A new method to reduce frequency-temperature coefficient of sapphire-loaded cavities for compact hydrogen masers

To reduce the size and weight of the hydrogen maser atomic clocks, some useful attempts and related research results about sapphire-loaded cylindrical cavities for hydrogen masers were reported by the Beijing Institute of Radio Metrology and Measurement. The fractional frequency stability of the order of 10^??15 over 10 000 seconds can be realized. However, because of a large frequency-temperature coefficient in a single sapphire bulb in the cavity, further improvement of the stability in the compact hydrogen clock was restricted. In this work, we chose several small single-crystal chips of SrTiO₃ with a large negative frequency-temperature coefficient to compensate the sapphire microwave cavity. Based on the theoretical calculation, the frequency-temperature coefficient in the TE011 mode of a sapphire cavity associated with several small chips of SrTiO₃ can be greatly reduced. A sapphire-loaded cavity and 8 compensated chips of SrTiO₃ were prepared, and a combined cavity was simulated by finite element method and measured by experiments.
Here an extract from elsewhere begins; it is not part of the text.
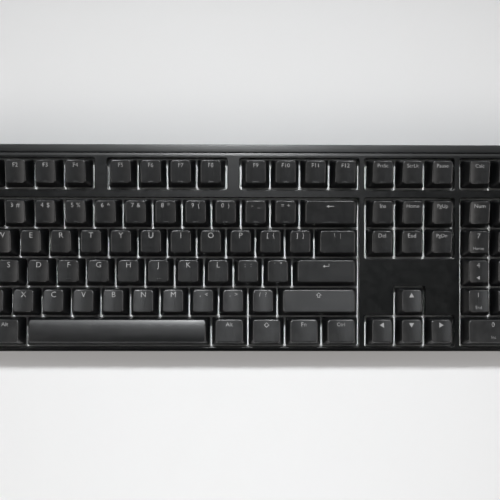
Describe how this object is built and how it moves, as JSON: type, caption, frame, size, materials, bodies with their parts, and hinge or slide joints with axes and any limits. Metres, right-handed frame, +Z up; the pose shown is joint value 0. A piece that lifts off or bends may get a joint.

When quality factor was kept above 40 000, the frequency-temperature coefficient can be reduced to about 1/5 of its starting value. The experimental results agree very well with the calculation and simulation. Furthermore, this new method was applied in the compact hydrogen maser. Because of the decrease of temperature frequency shift, the hydrogen maser stability at medium- and long- term averaging time from 1 s to 10⁵ s has an obvious improvement compared with the our previous results.